Hardaway also noted that legislators have had no opportunity to debate or approve the mission. “We don’t know the plan, the budget or the strategic goals,” he said. “It’s government by decree.”
The hard question of enforcement
If the phrase ‘Constitutional crisis’ seems too dramatic, ponder this simple question, the last one posed to the plaintiffs at the press conference: If the court rules in their favor . . . who would enforce it?
After all, the very office being challenged — Governor Lee’s — would likely be responsible for compliance. If he’s willing to ignore the law to send troops to Memphis, would he obey a court order to remove them?
After a brief but awkward silence, Rodriguez stepped forward to respond to the question.
“This is another very good question,” she said. “This is something that we would need to work out under the relief of our lawsuit and something we’re thinking very deeply about.”
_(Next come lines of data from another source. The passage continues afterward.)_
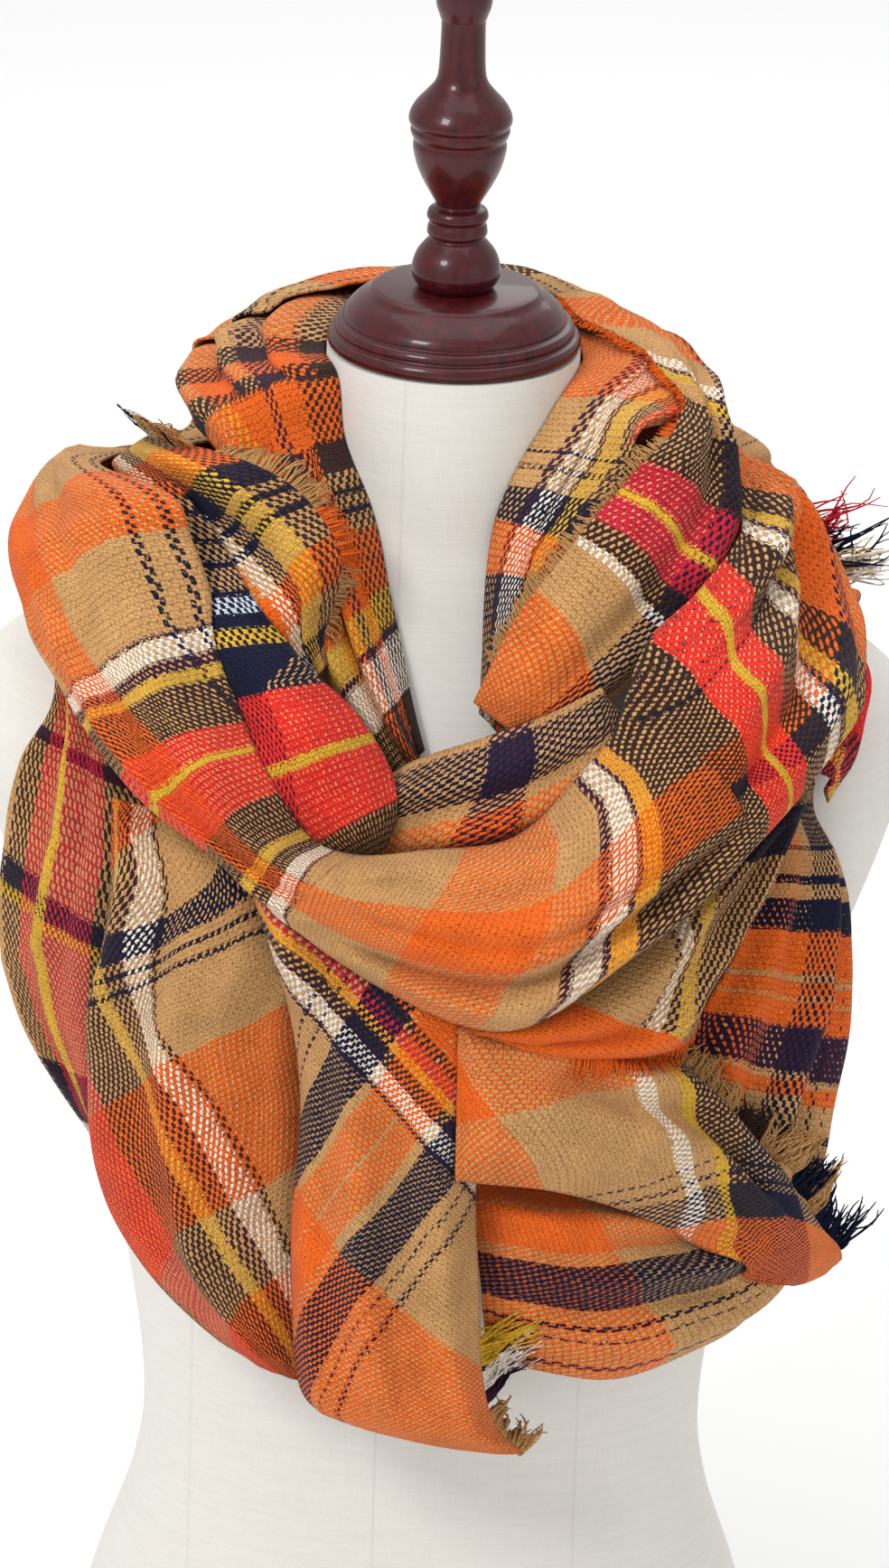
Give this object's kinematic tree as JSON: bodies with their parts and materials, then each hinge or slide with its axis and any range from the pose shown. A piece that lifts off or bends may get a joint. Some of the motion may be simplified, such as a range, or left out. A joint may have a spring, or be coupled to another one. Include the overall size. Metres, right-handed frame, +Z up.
{
  "type": "blanket scarf on a tabletop dress form",
  "caption": "Large fringed plaid blanket scarf wound around the neck of a limbless linen dress form with a turned wood neck cap and finial.",
  "frame": {"origin": "on the neck's axis, in the plane of the form's flat underside", "axes": "+Z up along the neck's axis, the front of the form faces -Y, +X is to the right seen from the front"},
  "size_m": [0.4106, 0.3735, 0.838],
  "materials": {
    "form_linen": "off-white fine linen stretched over a firm form",
    "turned_wood": "dark mahogany, polished",
    "scarf_weave": "soft loosely woven plaid in orange, tan, red, navy, mustard and cream, lightly brushed",
    "fringe_yarn": "short loose yarn ends in the plaid's colours"
  },
  "bodies": {
    "root": {"form_torso": "form_linen", "neck_cap": "turned_wood", "finial": "turned_wood", "neck_left": "scarf_weave", "neck_back": "scarf_weave", "neck_right": "scarf_weave", "check_layer": "scarf_weave", "collar_back": "scarf_weave", "collar_right": "scarf_weave", "upper_band": "scarf_weave", "outer_fall": "scarf_weave", "lower_back": "scarf_weave", "right_fall": "scarf_weave", "left_fall": "scarf_weave", "tail": "scarf_weave", "corner_flap": "scarf_weave", "under_band": "scarf_weave", "shoulder_layer": "scarf_weave", "inner_roll": "scarf_weave", "back_swag_left": "scarf_weave", "left_roll": "scarf_weave", "front_swag": "scarf_weave", "right_roll": "scarf_weave", "back_swag_right": "scarf_weave", "check_tuft": "fringe_yarn", "check_fringe": "fringe_yarn", "collar_fringe": "fringe_yarn", "tail_tuft": "fringe_yarn", "tail_fringe": "fringe_yarn", "flap_fringe": "fringe_yarn", "band_fringe": "fringe_yarn", "shoulder_tuft": "fringe_yarn"}
  },
  "joints": []
}
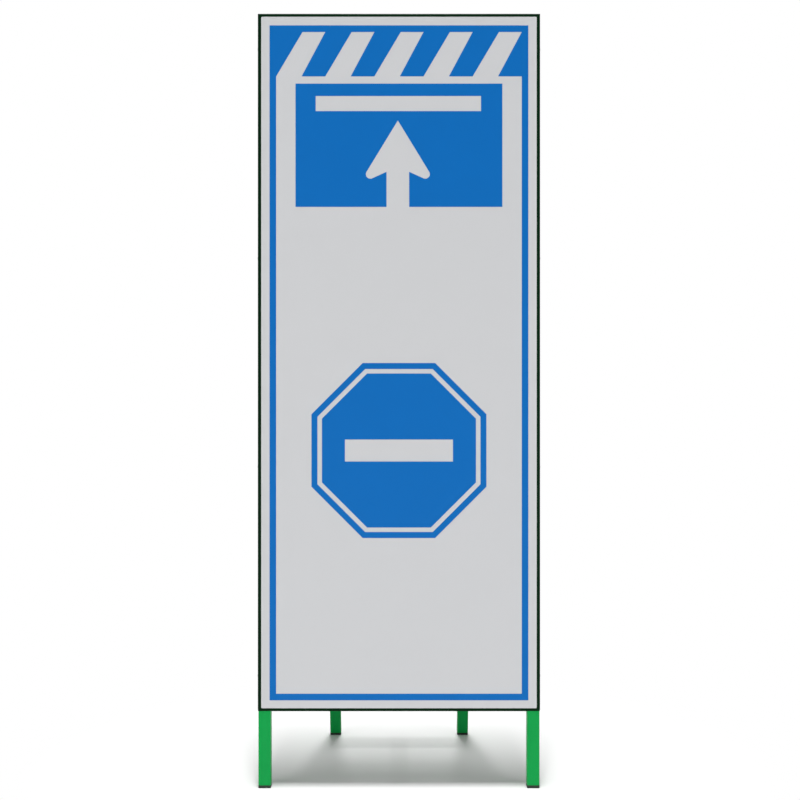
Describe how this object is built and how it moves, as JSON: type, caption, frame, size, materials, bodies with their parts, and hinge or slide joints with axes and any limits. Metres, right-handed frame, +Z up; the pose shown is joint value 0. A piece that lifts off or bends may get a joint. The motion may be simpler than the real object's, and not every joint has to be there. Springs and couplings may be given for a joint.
{
  "type": "standing stop sign",
  "caption": "Folding standing road sign: a tall reflective board on a green tube frame, with a hinged rear stand and a hooked stay.",
  "frame": {"origin": "on the floor, under the middle of the open sign's box", "axes": "+Z up; the board faces -Y; X runs along the board's width, +X on the right from in front"},
  "size_m": [0.5672, 0.4526, 1.55],
  "materials": {
    "frame_paint": "gloss green paint",
    "stand_paint": "satin green paint, a shade darker than the frame's",
    "plate_paint": "satin dark green paint on sheet steel",
    "reflective_film": "light grey reflective film with a blue print",
    "zinc_steel": "bright zinc plating",
    "rivet_aluminium": "bare aluminium",
    "plug_plastic": "dark moulded plastic"
  },
  "bodies": {
    "front_frame": {"left_upright": "frame_paint", "right_upright": "frame_paint", "top_rail": "frame_paint", "hinge_rail": "frame_paint", "middle_rail": "frame_paint", "stay_rail": "frame_paint", "bottom_rail": "frame_paint", "sign_plate": "plate_paint", "plate_rivets": "rivet_aluminium", "reflective_sheet": "reflective_film", "hinge_ear_left_outer": "frame_paint", "hinge_ear_left_inner": "frame_paint", "hinge_ear_right_inner": "frame_paint", "hinge_ear_right_outer": "frame_paint", "hinge_bolt_left": "zinc_steel", "hinge_bolt_right": "zinc_steel", "hinge_nut_left": "zinc_steel", "hinge_nut_right": "zinc_steel", "hinge_washers": "zinc_steel", "stay_ear_left": "frame_paint", "stay_ear_right": "frame_paint", "stay_bolt": "zinc_steel", "stay_nut": "zinc_steel", "stay_washers": "zinc_steel", "front_foot_left": "plug_plastic", "front_foot_right": "plug_plastic"},
    "rear_stand": {"rear_leg_left": "stand_paint", "rear_leg_right": "stand_paint", "upper_cross_tube": "stand_paint", "lower_cross_tube": "stand_paint", "leg_top_plug_left": "plug_plastic", "leg_top_plug_right": "plug_plastic", "rear_foot_left": "plug_plastic", "rear_foot_right": "plug_plastic"},
    "stay": {"stay_hook": "zinc_steel"}
  },
  "joints": [
    {"name": "stand_fold", "type": "hinge", "parent": "front_frame", "child": "rear_stand", "pos_m": [0, -0.17971, 1.18], "axis": [-1, 0, 0], "range_deg": [0, 18.54]},
    {"name": "stay_lift", "type": "hinge", "parent": "front_frame", "child": "stay", "pos_m": [0, -0.18521, 0.42085], "axis": [1, 0, 0], "range_deg": [0, 95]}
  ]
}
Perryman added more carefully worded context:
“In many of our (law)suits across the country, not just here in Memphis, we’re in the spirit of having to ask these questions that Americans should not have to ask,” Perryman said. “A question about whether the government, whether it is the governor or the president, would follow court orders.
“And I will just say that we have been able, at Democracy Forward, to secure compliance from the president and the administration with court orders, and we will continue to pursue that here with the governor.”